Every action that Israeli spokesmen define as a measure of strengthening the Israeli hold in the capital of Israel is defined in Palestinian and Arab terms as a continuation of the efforts to Judaize Jerusalem.
The Palestinians have reason to be sensitive about Jerusalem, because they are losing it. Work toward the completion of the separation fences and the walls around East Jerusalem is nearly finished. The reason for the separation is security. And while Israel is claiming that this is not a political border, the crossing arrangements at the walls are looking more and more like border crossing points between countries. At Betunia and Qalandiya to the north, at Hizma and the Mount of Olives in the east, and at Rachel's Tomb in the south, border control installations have transformed primitive roadblocks into modern terminals.

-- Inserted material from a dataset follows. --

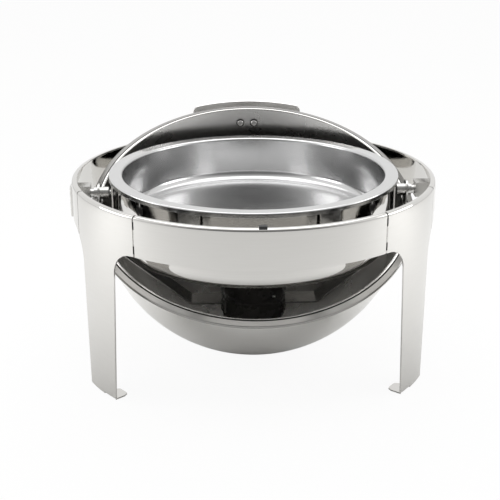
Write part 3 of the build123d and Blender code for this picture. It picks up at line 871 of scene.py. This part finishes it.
def rivet_tree():
    """Two pairs of rivets that point away from the middle, each a shank with two domed heads."""
    labels = ("Head Radius", "Head Height", "Shank Radius", "Inner", "Outer", "Height", "Side Angle")
    tree, into, out = node_group("rivet_ring", labels)
    link = tree.links.new
    parts = add_node(tree, "GeometryNodeJoinGeometry")
    tall = math_node(tree, "SUBTRACT", into.outputs["Outer"], into.outputs["Inner"])
    both_ends = math_node(tree, "ADD", into.outputs["Outer"], into.outputs["Inner"])
    middle = math_node(tree, "MULTIPLY", both_ends, 0.5)
    shank = add_node(tree, "GeometryNodeMeshCylinder")
    shank.inputs["Vertices"].default_value = 24
    link(into.outputs["Shank Radius"], shank.inputs["Radius"])
    link(tall, shank.inputs["Depth"])
    centre = add_node(tree, "ShaderNodeCombineXYZ")
    link(middle, centre.inputs["X"])
    link(into.outputs["Height"], centre.inputs["Z"])
    stand = add_node(tree, "GeometryNodeTransform")
    stand.inputs["Rotation"].default_value = (0, pi / 2, 0)
    link(shank.outputs["Mesh"], stand.inputs["Geometry"])
    link(centre.outputs[0], stand.inputs["Translation"])
    link(stand.outputs[0], parts.inputs[0])
    flat = add_node(tree, "ShaderNodeCombineXYZ")
    for axis, label in (("X", "Head Height"), ("Y", "Head Radius"), ("Z", "Head Radius")):
        link(into.outputs[label], flat.inputs[axis])
    for level in ("Inner", "Outer"):
        ball = add_node(tree, "GeometryNodeMeshUVSphere")
        ball.inputs["Segments"].default_value = 32
        ball.inputs["Rings"].default_value = 16
        ball.inputs["Radius"].default_value = 1.0
        at = add_node(tree, "ShaderNodeCombineXYZ")
        link(into.outputs[level], at.inputs["X"])
        link(into.outputs["Height"], at.inputs["Z"])
        head = add_node(tree, "GeometryNodeTransform")
        link(ball.outputs["Mesh"], head.inputs["Geometry"])
        link(flat.outputs[0], head.inputs["Scale"])
        link(at.outputs[0], head.inputs["Translation"])
        link(head.outputs[0], parts.inputs[0])
    soft = add_node(tree, "GeometryNodeSetShadeSmooth")
    link(parts.outputs[0], soft.inputs["Geometry"])
    single = add_node(tree, "GeometryNodeGeometryToInstance")
    link(soft.outputs[0], single.inputs[0])
    ring = add_node(tree, "GeometryNodeJoinGeometry")
    for half_turn in (0.0, pi):
        for way in (1.0, -1.0):
            about = add_node(tree, "GeometryNodeTransform")
            angle = add_node(tree, "ShaderNodeCombineXYZ")
            turn = math_node(tree, "MULTIPLY", into.outputs["Side Angle"], way)
            link(math_node(tree, "ADD", turn, half_turn), angle.inputs["Z"])
            link(single.outputs[0], about.inputs["Geometry"])
            link(angle.outputs[0], about.inputs["Rotation"])
            link(about.outputs[0], ring.inputs[0])
    finish_tree(tree, into, out, ring.outputs[0])
    return tree


rivets = grown("rivet_ring", rivet_tree(), {
    "Head Radius": rivet_head_r, "Head Height": rivet_head_h, "Shank Radius": rivet_shank_r,
    "Inner": rivet_r_in, "Outer": rivet_r_out, "Height": rivet_up, "Side Angle": rivet_side}, bright_bar)
set_in_place(rivets, "frame", "brushed_steel", "holder_rivets")

# ---- handle screws --------------------------------------------------------------------------
# Two button headed screws with a round socket run through black washers, the lid and the pedestal
# into the handle.
screw_turn = pi / 2 - asin((screw_z - dome_z) / dome_in)
screw_reach = sqrt(dome_in ** 2 - (screw_apart / 2) ** 2)
washer_r, washer_bore, washer_t, washer_round, washer_cut = 0.0062, 0.0026, 0.001, 0.0004, 0.0003
washer_sink = 0.0006
washer_out = screw_reach - washer_sink
washer_in = washer_out - washer_t
screw_head_r, screw_head_h, screw_crown, screw_shank_r, screw_l = 0.0052, 0.0026, 0.0021, 0.00245, 0.020
socket_r, socket_deep, screw_cut = 0.0016, 0.0013, 0.0002
socket_floor, head_top, screw_end = washer_in - socket_deep, washer_in - screw_head_h, washer_in + screw_l
screw_line = round_corners([
    (0.0, socket_floor, 0), (socket_r, socket_floor, 0), (socket_r, head_top, screw_cut),
    (screw_head_r, head_top, screw_crown), (screw_head_r, washer_in, screw_cut),
    (screw_shank_r, washer_in, 0), (screw_shank_r, screw_end, washer_cut), (0.0, screw_end, 0)])
washer_line = round_corners([
    (washer_bore, washer_in, 0), (washer_r, washer_in, washer_round),
    (washer_r, washer_out, washer_cut), (washer_bore, washer_out, 0)])
for number, side in enumerate((-1, 1), 1):
    aim = (open_place @ Matrix.Translation((side * screw_apart / 2, 0, dome_z))
           @ Matrix.Rotation(screw_turn, 4, "X"))
    screw = lathe(f"screw_{number}", screw_line, bright_bar, 48, aim)
    washer = lathe(f"washer_{number}", washer_line, plastic, 48, aim)
    set_in_place(screw, "dome", "polished_steel", "handle_screws")
    set_in_place(washer, "dome", "black_plastic", "handle_washers")

# ---- parts kept as they were machined -------------------------------------------------------
# The blocks, pins, covers, lugs, brackets and the fuel holder keep their exact shapes and take
# the finish of their material.
looks = {"polished_steel": bright_bar, "brushed_steel": satin_bar, "satin_steel": satin_bar,
         "black_enamel": gloss_black, "black_rubber": rubber, "black_plastic": plastic}
for part in frame["record"]["subparts"]:
    node = frame["nodes"][part["node"]]
    if not node.hide_render:
        look_of = strap_steel if part["node"] == "burner_strap" else looks[part["material_slot"]]
        node.data.materials.clear()
        node.data.materials.append(look_of)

The Palestinian protests on the Jerusalem issue have not stopped, but from Israel's perspective they have become tolerable. It is possible, with great caution, to say that there are signs of Israeli-Jordanian cooperation on Jerusalem. In the peace agreement between the two countries, Israel promised to give Jordan priority in guarding the city's Islamic holy sites, and this agreement has been kept. The governments of Israel and Jordan are careful not to give positions of power to the Palestinian Authority in the control apparatus at Al-Aqsa, and are jointly working to undermine the status of the head of the Islamic Movement in Israel, Sheikh Ra'ad Salah, who is trying to become the patron of Al-Aqsa.
Can Israel's reinforced grip on East Jerusalem advance the peace process? The answer is no. Without East Jerusalem, a Palestinian state will not arise and the waning dream of "two states for two peoples" will come to an end.